Sepakbola identitas
Untungnya Qatar tidak termasuk negara buzzerokrasi, suatu sistem negara atau masyarakat yang dikendalikan oleh para buzzer. Sehingga peragaan sportivisme, sepakbola beradab, bahkan sepakbola dakwah Maroko tidak dijuluki “sepakbola identitas” yang diframing secara negatif.
Coba di negara buzzerokrasi, Maroko pasti akan langsung dihujat, dicaci maki, dibully, digayang, diharu-biru. Dibuat keder, kecut dan tersipu-sipu.

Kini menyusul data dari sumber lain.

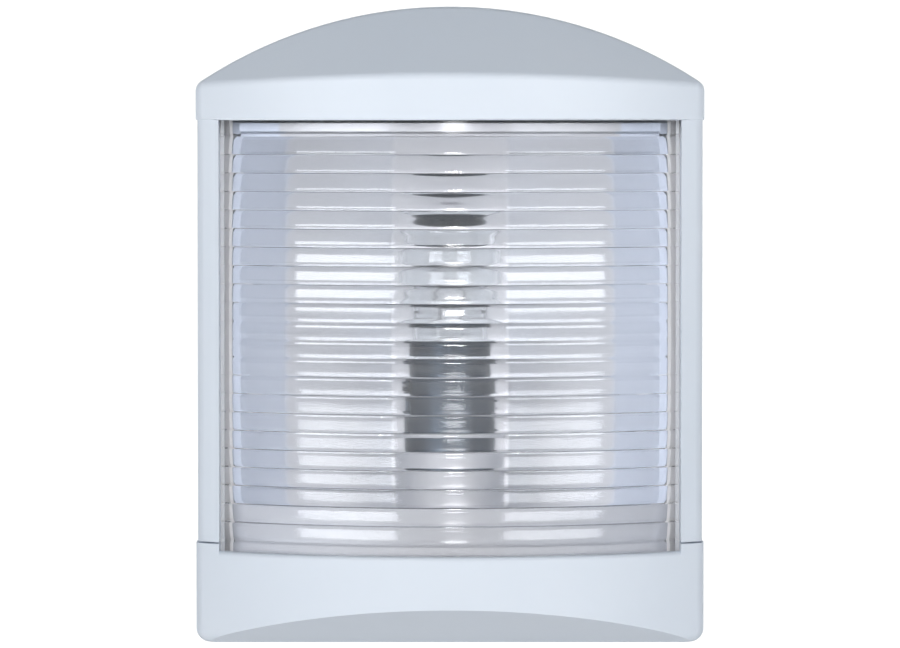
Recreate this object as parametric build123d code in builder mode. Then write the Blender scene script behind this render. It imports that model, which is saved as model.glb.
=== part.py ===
"""Stern navigation light for wall or transom mounting, as separate pieces.

The frame has its origin in the middle of the rear mounting face: +X is to the right seen from
the front, -Y is forward, out of the lens, and +Z is up. All sizes are in millimetres.
"""

from math import asin, cos, degrees, hypot, radians, sin, sqrt, tan
import os

from build123d import *

os.makedirs("parts", exist_ok=True)

# Overall size
WIDTH = 92.0
HEIGHT = 115.0
DEPTH = 65.0
BASE = -HEIGHT / 2  # underside of the light
TOP = HEIGHT / 2  # crown of the roof

# Bowed front
FRONT_RADIUS = 76.0  # plan radius of the hood and the bottom cap
CORNER_RADIUS = 3.0  # rounding of the upright front corners
POST_SETBACK = 0.3  # how far the side posts stand back from hood and cap
SIDE_Y = -DEPTH + FRONT_RADIUS - sqrt(FRONT_RADIUS**2 - (WIDTH / 2) ** 2)

# Roof: an arch that runs level from the back and then slopes down to the front edge
ROOF_RADIUS = 82.0
ROOF_SLOPE = 0.80
ROOF_EDGE_RADIUS = 1.6  # along the front edge
ROOF_SIDE_RADIUS = 2.0  # along the sides
ROOF_THICKNESS = 2.5
LIP_EDGE_RADIUS = 0.3

# Heights above the underside
SEAM = BASE + 18.2  # between the bottom cap and the side posts
SEAM_GAP = 0.3
HOOD_EDGE = BASE + 94.5  # lower edge of the hood
CAP_LIP = BASE + 16.7  # top of the cap's front lip
LENS_LOW = BASE + 14.5
LENS_HIGH = BASE + 96.3

# Walls
BACK_WALL = 3.0
SIDE_WALL = 2.7
CAP_WALL = 2.5
CAP_FLOOR = 3.0
LIP_RADIUS = FRONT_RADIUS - 2.0  # inner face of the hood's and the cap's front lip

# Lens
LENS_RADIUS = 68.0
LENS_FRONT = -DEPTH + 2.3
LENS_AXIS_Y = LENS_FRONT + LENS_RADIUS
LENS_AXIS = Axis((0, LENS_AXIS_Y, 0), (0, 0, 1))
LENS_HALF = 41.4
LENS_WALL = 2.2
FLANGE_THICKNESS = 2.0
FLANGE_BACK = -40.0
TONGUE_DEPTH = 1.6
TONGUE_Y = -43.75
TONGUE_WIDTH = 1.5
RIB_COUNT = 22
RIB_PITCH = 3.33
RIB_DEPTH = 0.8
RIB_CENTRE = BASE + 55.1
SLIDE_GAP = 0.3

# Reflector
REFLECTOR_WALL = 1.5
REFLECTOR_LOW = BASE + 24.0
REFLECTOR_HIGH = BASE + 94.0
REFLECTOR_FACETS = [(11.0, -9.0), (30.5, -22.0), (37.6, -43.5)]
REFLECTOR_RIM_RADIUS = 65.0
COLLAR_RADIUS = 10.0
COLLAR_HIGH = BASE + 37.0
SKIRT_LOW = BASE + 15.3  # underside of the bowed skirt that hides the wiring

# Lamp
LAMP_Y = -28.0
LAMP_AXIS = Axis((0, LAMP_Y, 0), (0, 0, 1))
LAMP_LOW = BASE + 38.2
LAMP_CAP_RADIUS = 7.45
LAMP_CAP_HEIGHT = 16.0
GLOBE_RADIUS = 9.5
GLOBE_WALL = 0.6
GLOBE_CENTRE = LAMP_LOW + 26.5
FILAMENT_HEIGHT = LAMP_LOW + 24.0
PIN_RADIUS = 1.0
PIN_HEIGHTS = [LAMP_LOW + 4.5, LAMP_LOW + 7.7]
PRESS_TRAVEL = 1.5
UNLOCK_ANGLE = 20.0
CONTACT_X = 3.2

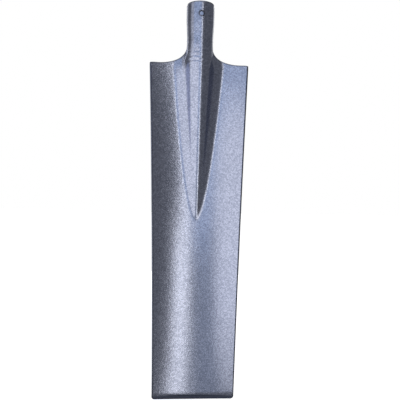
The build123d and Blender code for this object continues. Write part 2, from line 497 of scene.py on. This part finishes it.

Kalau ditanya apa itu sepakbola identitas? Para buzzer pasti tidak akan mau menjawab. Entah pura-pura budek atau akan balik bertanya, “Lu siapa?”. Karena para buzzer itu memang tidak punya target ilmiah. Targetnya itu muntahan ucapannya bisa membuat orang lain sakit, marah, emosi atau takut. Buzzer itu tak beda antara ngomong dengan muntah dan meludah.
Target para buzzer bukan otak melainkan untuk menggelapkan hati orang lain karena buzzer sendiri bertindak dari gelapnya hati.
Kalau ditanya mengapa hanya Maroko yang disebut sepakbola identitas yang diframing secara negatif? Meskipun di Qatar setiap tim sepakbola membawa dan menjunjukkan identitas masing-masing. Para buzzer bisa dipastikan akan diam. Pura-pura budek.
Yang demikian itu modus yang dipakai para buzzer memframing Islamphobia dengan istilah radikal, intoleran, teror. Teror pun juga macam-macam. Dang kadang teror asin, dang kadang teror penyet sambal trasi.
Para buzzer itu akan bungkam jika sudah diajak masuk pada kawasan ilmiah. Tetapi mereka akan terus berteriak-teriak. Mereka itu seperti burung gagak. Meskipun suaranya memekakkan telinga, tetap saja berkaok-kaok. Diamnya hanya saat asyik makan bangkai.